Me van ustedes a perdonar pero a uno le resulta algo paradójico la fiebre Halloween, (Víspera de todos los Santos), que como una epidemia imparable ya se ha instalado, para quedarse para siempre, en nuestro país. Tanta invasión de lo anglosajón ya me empacha, aunque esta fiesta, procedente de Estados Unidos, es realmente de origen europeo. Y ahí, uno pliega velas y saca pecho por lo suyo: vale, si es nuestro – Europa- , -dicen que de tiempos de los celtas-, se admite pulpo como animal de compañía. Que sí, que vale, que me han convencido. Pero mejor me centro que si no me voy por los cerros de la vecina Úbeda.
Desde luego, si esta celebración ha alcanzado niveles de otras festividades como la de San Juan – o casi –, o de cualquier fiesta local de relevancia, es por la implicación que desde dentro de la escuela está teniendo a modo de divertida complicidad. Y es que eso de disfrazarnos siempre nos ha molado a pequeños y mayores. Desde siempre, antes de saber que existiese Halloween. Y si es para dar miedo, o al menos intentarlo, tanto mejor.

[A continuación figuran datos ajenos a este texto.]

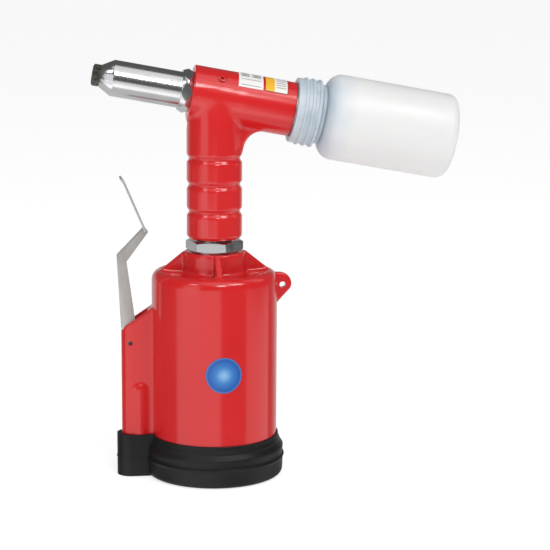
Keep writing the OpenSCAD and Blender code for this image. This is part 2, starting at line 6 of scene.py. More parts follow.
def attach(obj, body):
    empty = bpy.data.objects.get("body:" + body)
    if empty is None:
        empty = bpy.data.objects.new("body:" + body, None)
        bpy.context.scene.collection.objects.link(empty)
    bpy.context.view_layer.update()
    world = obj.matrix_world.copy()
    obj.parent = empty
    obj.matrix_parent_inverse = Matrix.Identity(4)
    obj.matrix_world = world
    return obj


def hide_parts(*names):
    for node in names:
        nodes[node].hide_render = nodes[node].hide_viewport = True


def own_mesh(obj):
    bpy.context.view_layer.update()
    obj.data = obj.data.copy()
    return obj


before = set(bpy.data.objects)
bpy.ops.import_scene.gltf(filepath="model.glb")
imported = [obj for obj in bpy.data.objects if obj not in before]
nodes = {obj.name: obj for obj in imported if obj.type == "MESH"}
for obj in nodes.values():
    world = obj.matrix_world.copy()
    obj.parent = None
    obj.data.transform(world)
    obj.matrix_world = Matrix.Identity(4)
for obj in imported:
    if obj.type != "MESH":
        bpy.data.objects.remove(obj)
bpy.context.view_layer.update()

# ---- Studio ----
# A pale floor in a white surround, with a soft key light on each side, a lamp in front and a panel
# overhead. The camera stands well back and a little to the left of the gun, looking slightly down.

camera_place = Vector((-0.12376, -1.17751, 0.35500))
camera_target = Vector((0.03912, 0, 0.12844))
camera_roll = radians(0.351)
light_target = Vector((0, 0, 0.13))

camera_data = bpy.data.cameras.new("camera")
camera_data.lens = 123.32
camera_data.sensor_width = 36
camera = bpy.data.objects.new("camera", camera_data)
bpy.context.scene.collection.objects.link(camera)
look = (camera_target - camera_place).to_track_quat("-Z", "Y").to_matrix().to_4x4()
camera.matrix_world = Matrix.Translation(camera_place) @ look @ Matrix.Rotation(camera_roll, 4, "Z")
bpy.context.scene.camera = camera
bpy.context.scene.view_settings.view_transform = "Standard"

bpy.ops.mesh.primitive_plane_add(size=60, location=(0, 0, -0.0003))
floor = bpy.context.active_object
floor.name = "studio_floor"
# the gloss on the gun shows the soft boxes down to their lower edges, past the floor
floor.visible_glossy = False
floor_paint = bpy.data.materials.new("floor_paint")
floor_paint.use_nodes = True
floor_shader = floor_paint.node_tree.nodes["Principled BSDF"]
floor_shader.inputs["Base Color"].default_value = (0.5, 0.5, 0.5, 1)
floor_shader.inputs["Roughness"].default_value = 0.8
floor_shader.inputs["Emission Color"].default_value = (1, 1, 1, 1)
floor_shader.inputs["Emission Strength"].default_value = 0.7
floor.data.materials.append(floor_paint)


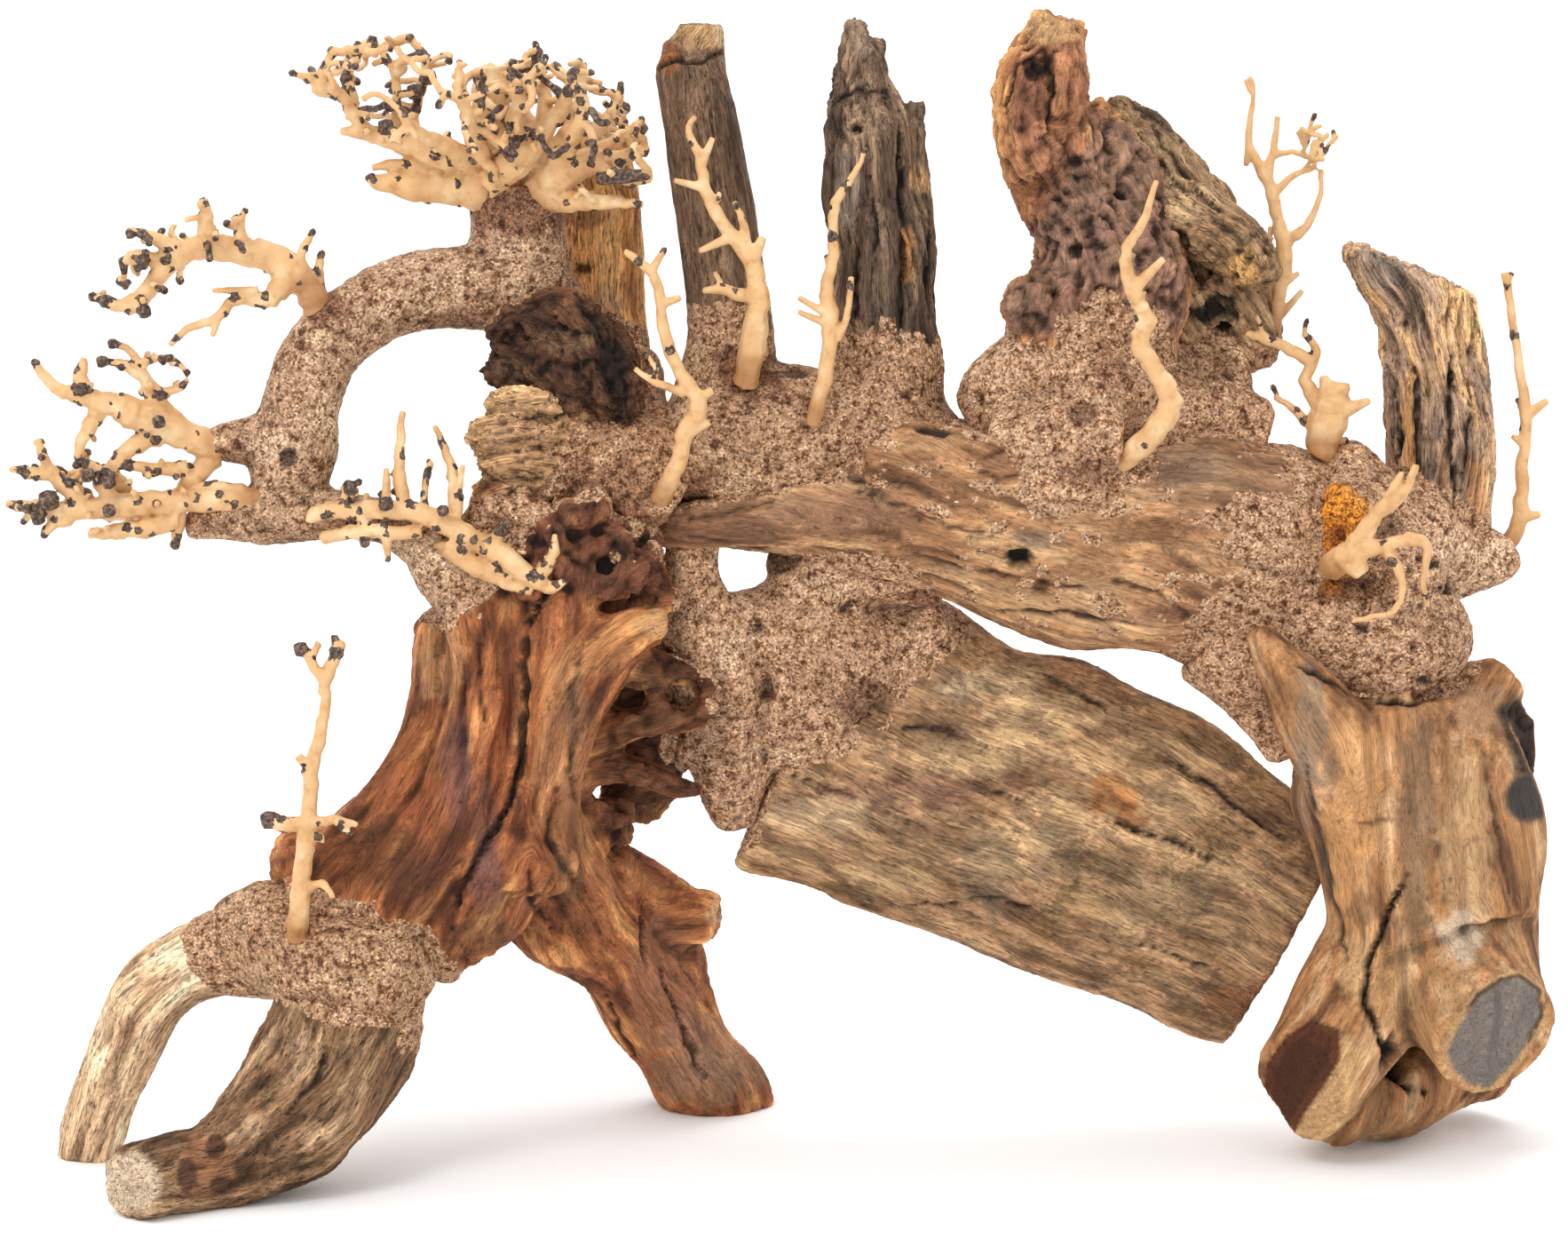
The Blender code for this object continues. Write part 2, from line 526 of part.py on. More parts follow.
SAPLING_FOOT = [
    [(-137, 79, 33, 3.4), (-136, 95, 29, 3), (-134, 112, 28, 3), (-133, 126, 28, 2.6), (-130, 140, 28, 2.2),
     (-129, 150, 28, 1.9), (-133, 157, 28, 2.2), (-135, 161, 28, 1.6)],
    [(-130, 148, 28, 1.7), (-127, 158, 28, 2.3), (-124, 163, 28, 1.6)],
    [(-134, 112, 28, 2), (-142, 112, 27, 3), (-147, 114, 27, 2)],
    [(-133, 112, 28, 2), (-126, 113, 26, 1.8), (-120, 111.5, 25, 1.2)],
    [(-135, 93, 29, 1.8), (-130, 95, 26, 1.5), (-127, 91, 24, 1.2)],
    [(-134, 128, 28, 1.5), (-137, 131, 28, 1.8)],
]
SAPLING_SHOULDER = [
    [(-35, 203, 56, 3.4), (-30, 213, 51, 2.8), (-28, 222, 50, 3), (-24, 230, 50, 3.2), (-30, 240, 50, 2.5),
     (-34, 252, 50, 2.3), (-36, 265, 50, 2.1), (-42, 271, 50, 1.8), (-45, 273, 50, 1.4)],
    [(-27, 222, 50, 2), (-21, 225, 50, 1.4)],
    [(-25, 231, 50, 2), (-20, 234, 50, 1.9)],
    [(-28, 233, 50, 1.8), (-36, 236, 49, 1.4), (-42, 240, 48, 1)],
    [(-35, 258, 50, 1.6), (-29, 260, 50, 1.5)],
    [(-37, 268, 50, 1.5), (-34, 273, 50, 1.4)],
]
SAPLING_POST = [
    [(-11, 236, 70, 4.4), (-8, 252, 65, 4), (-7, 262, 64, 3.6), (-10, 272, 64, 3), (-17, 280, 64, 2.6),
     (-22, 290, 64, 2.3), (-24, 300, 64, 2), (-27, 307, 64, 1.5), (-25, 311, 64, 1)],
    [(-9, 270, 64, 2.5), (-6, 277, 63, 2)],
    [(-10, 273, 64, 2), (-12, 282, 63, 1.5), (-14, 287, 63, 1)],
    [(-15, 277, 64, 2), (-24, 273, 63, 1.3)],
    [(-9, 260, 64, 2.2), (-17, 262, 63, 2), (-23, 262, 62, 1.4)],
    [(-23, 291, 64, 1.6), (-31, 293, 62, 1.1)],
    [(-23.5, 297, 64, 1.7), (-20, 305, 63, 1.3)],
]
SAPLING_MIDDLE = [
    [(8, 224, 68, 2.6), (12, 240, 64, 2.5), (13, 252, 64, 2.8), (12, 262, 64, 2.4), (14, 272, 64, 2.2),
     (14, 285, 64, 1.9), (18, 292, 64, 1.7), (22, 299, 64, 1.2)],
    [(15, 248, 64, 1.5), (18, 256, 63, 1.3), (19, 266, 63, 1.1)],
    [(11, 256, 64, 1.3), (4, 260, 63, 1)],
    [(11, 253, 64, 1.2), (4, 256, 63, 0.9)],
]
SAPLING_BURL = [
    [(95, 214, 64, 3.8), (104, 222, 53, 4.2), (109, 231, 50, 4), (104, 240, 50, 3.6), (100, 248, 50, 3.4),
     (102, 254, 50, 3.2), (98, 262, 50, 3.2), (96, 272, 50, 2.6), (101, 281, 50, 2.2), (105, 293, 50, 1.3)],
    [(99, 263, 50, 2.2), (107, 271, 49, 1.6)],
    [(102, 252, 50, 2.2), (105, 254, 49, 1.6)],
]
SAPLING_TALL = [
    [(137, 248, 97, 2.2), (139, 258, 97, 2), (141, 272, 97, 2.6), (139, 282, 97, 2.2), (136, 293, 98, 2.2),
     (131, 303, 98, 1.6), (132, 315, 98, 1)],
    [(136, 293, 98, 1.5), (138, 303, 97, 1.2), (139, 311, 97, 0.9)],
    [(137, 288, 98, 1.5), (143, 294, 96, 1.2), (150, 297, 95, 0.9)],
    [(138, 300, 97, 1.1), (143, 301, 97, 1), (149, 299, 96, 0.8)],
    [(141, 276, 97, 2), (147, 280, 95, 1.5), (151, 289, 94, 1), (151, 296, 94, 0.8)],
    [(140, 255, 97, 1.3), (146, 262, 95, 1)],
    [(140, 263, 97, 1.2), (145, 267, 96, 1)],
    [(140, 268, 98, 1.1), (137, 275, 99, 0.9), (137, 280, 99, 0.8)],
    [(131, 303, 98, 1.2), (130, 297, 99, 0.9)],
]
SAPLING_ANTLER = [
    [(151, 216, 84, 5), (153, 225, 83, 6.5), (155, 232, 82, 6), (157, 236, 81, 3.6)],
    [(151, 229, 84, 3), (147, 237, 85, 2.3), (150, 245, 86, 2), (146, 250, 87, 1.2)],
    [(149, 242, 85, 2.2), (141, 246, 86, 2), (134, 249, 86, 2), (130, 250, 86, 1.5)],
    [(157, 228, 81, 3), (165, 231, 78, 1.4)],
    [(153, 232, 82, 3), (152, 238, 82, 1.9)],
    [(149, 223, 85, 1.8), (143, 229, 86, 1.5), (138, 232, 87, 1.1)],
]
SAPLING_FRONT = [
    [(154, 184, 64, 5), (160, 188, 56, 4.4), (168, 190, 52, 2.5), (176, 192, 51, 2.6), (181, 190, 51, 2),
     (180, 180, 51, 1.4), (181, 173, 53, 1)],
    [(160, 186, 56, 4.4), (163, 182, 55, 3.4)],
    [(170, 189, 52, 2.2), (174, 180, 50, 1.5), (172, 172, 50, 1.2), (165, 170, 51, 1.1), (160, 169, 53, 1)],
    [(160, 190, 56, 3), (167, 199, 52, 2.6), (172, 207, 51, 1.8), (174, 211, 51, 1.2)],
    [(167, 199, 52, 2.4), (174, 204, 51, 2), (178, 213, 51, 1.7)],
]
SAPLING_EDGE = [
    [(201, 187, 94, 2.6), (207, 197, 94, 3), (208, 212, 94, 2.3), (209, 225, 94, 2.2), (207, 240, 94, 2),
     (205, 255, 94, 1.8), (203, 267, 94, 2.1)],
    [(208, 226, 94, 2), (215, 231, 94, 1.6)],
    [(208, 219, 94, 1.5), (205, 221, 93, 1)],
    [(207, 198, 94, 2.4), (213, 199, 93, 1.7)],
]


def build_woods():
    """The large pieces of wood, those that carry the others first."""
    trunk = fused("trunk", BROWN_WOOD, TRUNK, 1150)
    saw(trunk, Vector(), FEET_DOWN)
    rear = fused("root_rear", TAN_WOOD, ROOT_REAR, 240, lump=0.2, flat=0.85)
    saw(rear, Vector(), FEET_DOWN)
    front = fused("root_front", GREY_WOOD, ROOT_FRONT, 320, lump=0.3)
    saw(front, seen(-185, 9, 5)[0], Vector((-0.62, -0.78, 0.05)))
    saw(front, Vector(), FEET_DOWN)
    slab = fused("slab_log", TAN_WOOD, SLAB, 240, flat=0.4, lump=0.12)
    stump = fused("stump", TAN_WOOD, STUMP, 880)
    saw(stump, seen(199, 52, 46)[0], Vector((0.34, -0.9, -0.27)))
    saw(stump, seen(147, 38, 52)[0], Vector((-0.62, -0.78, -0.1)))
    saw(stump, Vector(), FEET_DOWN)
    bridge = fused("bridge_log", BROWN_WOOD, BRIDGE, 380, lump=0.22, flat=0.85)
    burl = fused("burl_post", BROWN_WOOD, BURL, 400, voxel=2.2, lump=0.35)
    side = fused("burl_side_root", GREY_WOOD, BURL_SIDE, 280, voxel=2.2, lump=0.3, flat=0.7)
    ribbed = fused("post_ribbed", GREY_WOOD, POST_RIBBED, 200, voxel=2.2, lump=0.2)
    saw(ribbed, seen(176, 268, 96)[0], Vector((0.4, 0.0, 0.92)))
    posts = [
        ribbed,
        fused("post_two_steps", GREY_WOOD, POST_TWO_STEPS, 200, voxel=FINE_VOXEL, lump=0.08),
        fused("post_jagged", GREY_WOOD, POST_JAGGED, 320, voxel=FINE_VOXEL, lump=0.3),
        fused("post_rear", BROWN_WOOD, POST_REAR, 140, voxel=2.2, lump=0.1, flat=0.7),
    ]
    chunk = fused("dark_chunk", DARK_WOOD, DARK_CHUNK, 200, voxel=2.2, lump=0.4)
    knot = fused("knot_wood", GREY_WOOD, KNOT_WOOD, 240, voxel=2.2, lump=0.45)
    return [trunk, rear, front, slab, stump, bridge, burl, side, *posts, chunk, knot]


def build_twigs():
    """The pale twigs: saplings of a few limbs, and dense sprays whose side twigs follow a seeded rule."""
    return [
        spray("crown_left", CROWN_LEFT, 44, (-88, 290, 80), 1000, seed=11),
        spray("crown_right", CROWN_RIGHT, 48, (-64, 288, 80), 900, seed=22),
        spray("spray_upper", SPRAY_UPPER, 22, (-160, 266, 54), 580, reach=8.0, seed=13),
        spray("spray_left", SPRAY_LEFT, 26, (-180, 222, 52), 600, reach=10.0, seed=14),
        spray("spray_low", SPRAY_LOW, 26, (-185, 200, 50), 600, reach=7.5, seed=15),
        spray("spray_front", SPRAY_FRONT, 24, (-100, 190, 56), 580, reach=7.0, seed=16),
        sapling("sapling_foot", SAPLING_FOOT),
        sapling("sapling_shoulder", SAPLING_SHOULDER),
        sapling("sapling_post", SAPLING_POST),
        sapling("sapling_middle", SAPLING_MIDDLE),
        sapling("sapling_burl", SAPLING_BURL),
        sapling("sapling_tall", SAPLING_TALL),
        sapling("sapling_antler", SAPLING_ANTLER),
        sapling("sapling_front", SAPLING_FRONT),
        sapling("sapling_edge", SAPLING_EDGE),
    ]


def build_mortars():
    """The sand and glue that was pressed round the joints, and shaped into the bonsai's bent limb."""
    return [
        fused("mortar_arch", SAND, ARCH_MORTAR, 560, voxel=2.4, lump=0.12),
        fused("mortar_heart", SAND, HEART_MORTAR, 320, lump=0.25),
        fused("mortar_shoulder", SAND, SHOULDER_MORTAR, 260, lump=0.3),
        fused("mortar_posts", SAND, POSTS_MORTAR, 280, lump=0.2),
        fused("mortar_burl", SAND, BURL_MORTAR, 280, lump=0.25),
        fused("mortar_right", SAND, RIGHT_MORTAR, 340, lump=0.2),
        fused("mortar_feet", SAND, FEET_MORTAR, 200, lump=0.3),
    ]


def main():
    clear_scene()
    placed = []
    for piece in [*build_woods(), *build_twigs(), *build_mortars()]:
        fit_between(piece, placed)
        piece.data.shade_smooth()
        placed.append(piece)


main()
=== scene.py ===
"""The looks of a bonsai driftwood hardscape: weathered wood, glued sand and pale twigs, on a pale floor.

Lengths are millimetres until MM turns them into metres. A point given as (across, up, depth) is where the
front view shows it, this deep behind the front foot. (across, up) alone is a place in that view.
"""

import math
import random

import bmesh
import bpy
import numpy as np
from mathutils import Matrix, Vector
from mathutils import noise as blender_noise


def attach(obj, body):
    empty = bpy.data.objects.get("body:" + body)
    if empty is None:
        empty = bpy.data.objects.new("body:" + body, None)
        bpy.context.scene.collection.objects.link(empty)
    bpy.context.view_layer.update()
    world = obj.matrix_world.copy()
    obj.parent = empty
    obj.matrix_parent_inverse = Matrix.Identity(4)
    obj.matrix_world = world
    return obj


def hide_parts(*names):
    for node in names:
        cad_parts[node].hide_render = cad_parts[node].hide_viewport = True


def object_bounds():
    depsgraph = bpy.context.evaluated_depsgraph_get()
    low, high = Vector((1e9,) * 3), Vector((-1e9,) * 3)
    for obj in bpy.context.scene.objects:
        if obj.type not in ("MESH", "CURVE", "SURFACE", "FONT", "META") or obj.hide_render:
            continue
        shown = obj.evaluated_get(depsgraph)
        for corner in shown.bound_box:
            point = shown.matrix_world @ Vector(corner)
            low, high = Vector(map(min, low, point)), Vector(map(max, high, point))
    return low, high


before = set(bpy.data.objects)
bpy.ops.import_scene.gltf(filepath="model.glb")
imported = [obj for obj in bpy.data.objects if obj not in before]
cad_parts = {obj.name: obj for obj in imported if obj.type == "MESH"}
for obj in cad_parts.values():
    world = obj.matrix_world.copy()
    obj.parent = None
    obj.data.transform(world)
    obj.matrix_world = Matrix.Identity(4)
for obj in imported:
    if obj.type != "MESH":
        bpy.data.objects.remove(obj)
CAD_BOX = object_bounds()

MM = 0.001
VIEW_DISTANCE = 1250.0
VIEW_PITCH = math.radians(9.0)
VIEW_WIDTH = 441.5
VIEW_MIDDLE_UP = 168.25
CENTRE_DEPTH = 68.0
# the camera looks at this place: x, depth, z
AIM_X, AIM_DEPTH, AIM_UP = -1.0, 90.0, 147.9
CAMERA = np.array([
    AIM_X,
    AIM_DEPTH - VIEW_DISTANCE * math.cos(VIEW_PITCH) - CENTRE_DEPTH,
    AIM_UP + VIEW_DISTANCE * math.sin(VIEW_PITCH),
])
FORWARD = np.array([0.0, math.cos(VIEW_PITCH), -math.sin(VIEW_PITCH)])
UPWARD = np.array([0.0, math.sin(VIEW_PITCH), math.cos(VIEW_PITCH)])


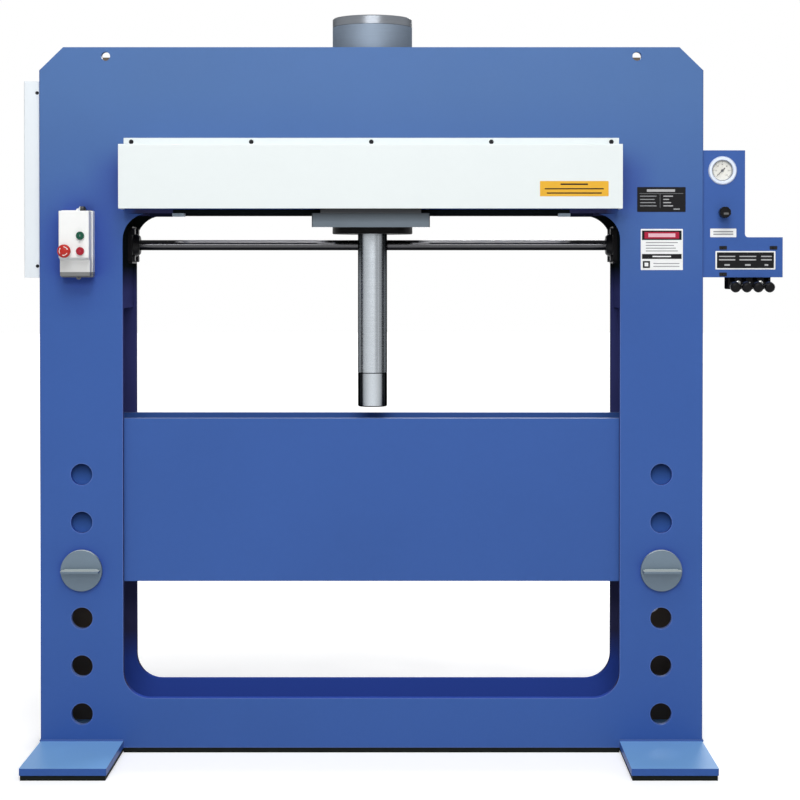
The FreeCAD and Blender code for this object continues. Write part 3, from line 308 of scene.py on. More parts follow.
# ---------- effects that finishes share
def sprayed(rub_and_highlight_gain=1.9, corner_shade_tint=(0.36, 0.42, 0.86)):
    """Sprayed paint: cloudy shade, orange peel, dull patches, rubbed edges that are partly a painted
    highlight, dust on level faces that can carry painted light, and painted shade in corners.
    """
    net, given, made = new_group("Sprayed paint", {
        "Colour": GREY, "Cloud": 0.06, "Gloss": 0.35, "Depth": 0.15, "Rub": 0.3, "Dust": 0.0,
        "Dust colour": (0.55, 0.58, 0.60, 1), "Shade": 0.0})
    mixed = net.plus(net.times(net.noise(2.3, 4), 0.75), net.times(net.noise(60, 2), 0.25))
    painted = net.shade(given["Colour"], net.sway(mixed, given["Cloud"], 4.0))
    soft, match = net.softened(1.2 * MM, 4)
    # Rubbed edges: wear, which is partly a painted highlight that lightens the edges.
    rubbed_and_highlit = net.times(net.span(match, 1.0, 0.0, 0.75, 0.99), given["Rub"])
    worn_and_highlit = net.blend(rubbed_and_highlit, painted, net.shade(given["Colour"], rub_and_highlight_gain))
    # Dust on level faces; on the feet the same mix carries a painted light.
    dust_and_light_mask = net.times(net.looking("Z", 0.8, 0.98), given["Dust"])
    dust_and_light_coloured = net.blend(dust_and_light_mask, worn_and_highlit, given["Dust colour"])
    # Painted shade in corners: ambient occlusion deepens the colour near other parts.
    near = net.add("AmbientOcclusion", {"Distance": 0.13}, samples=6).outputs["AO"]
    close = net.math("MINIMUM", net.times(net.math("SUBTRACT", 1.0, near), 2.8), 0.9)
    high = net.times(net.height(1.0, 0.0, 1.76, 1.84), net.height(0.0, 1.0, 0.3, 0.8))
    painted_corner_shade = net.vector("MULTIPLY", dust_and_light_coloured, corner_shade_tint)
    base = net.blend(net.times(close, given["Shade"], high), dust_and_light_coloured, painted_corner_shade)
    return net.surface(made, given, base, net.span(net.noise(7), -0.06, 0.06), net.noise(420, 1),
                       0.6 * MM, soft)


def inside():
    """A mask that is one inside the box of the frame's plates, from the object's own coordinates."""
    net, given, made = new_group("Inside the frame", {"Half depth": 0.13, "Half width": 0.98},
                                 {"Mask": 0.0})
    net.feed(made, {"Mask": net.times(net.math("LESS_THAN", net.reach("Y"), given["Half depth"]),
                                      net.math("LESS_THAN", net.reach("X"), given["Half width"]))})
    return net.tree


def tooled():
    """Fine lines left by a tool: noise that is stretched along the cut."""
    net, given, made = new_group("Tool marks", {
        "Colour": GREY, "Stretch": (1, 1, 1), "Contrast": 0.2, "Gloss": 0.3, "Depth": 0.1})
    lines = net.noise(1.0, 4, 0.6, net.vector("MULTIPLY", net.place(), given["Stretch"]))
    stains = net.noise(9.0, 4, 0.6)
    both = net.plus(net.times(lines, 0.6), net.times(stains, 0.4))
    base = net.shade(given["Colour"], net.sway(both, given["Contrast"], 2.0))
    return net.surface(made, given, base, net.span(lines, -0.07, 0.07), lines, 0.3 * MM)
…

Dado que somos muy dados a asumir como propia las celebraciones de otros – bienvenida la apertura de nuevas culturas y costumbres – que digo yo que por qué no tomamos como nuestra la festividad de San Jordi, de nuestra hermana –hermanastra según otros- Cataluña, y adoptamos la sana costumbre, aunque sea un solo día al año, de regalarnos una flor y un libro. Y si no queremos molestar a las bellas y reposadas flores, lo dejamos solo en el libro. La lectura de un libro dura más que lo efímero de Halloween y también nos lleva a otros mundos.
Prometo convertirme en un defensor a ultranza de Halloween, incluso a disfrazarme, si a cambio comenzamos a ahorrar para comprar el próximo libro.
Lo que propongo no es un truco, es un trato.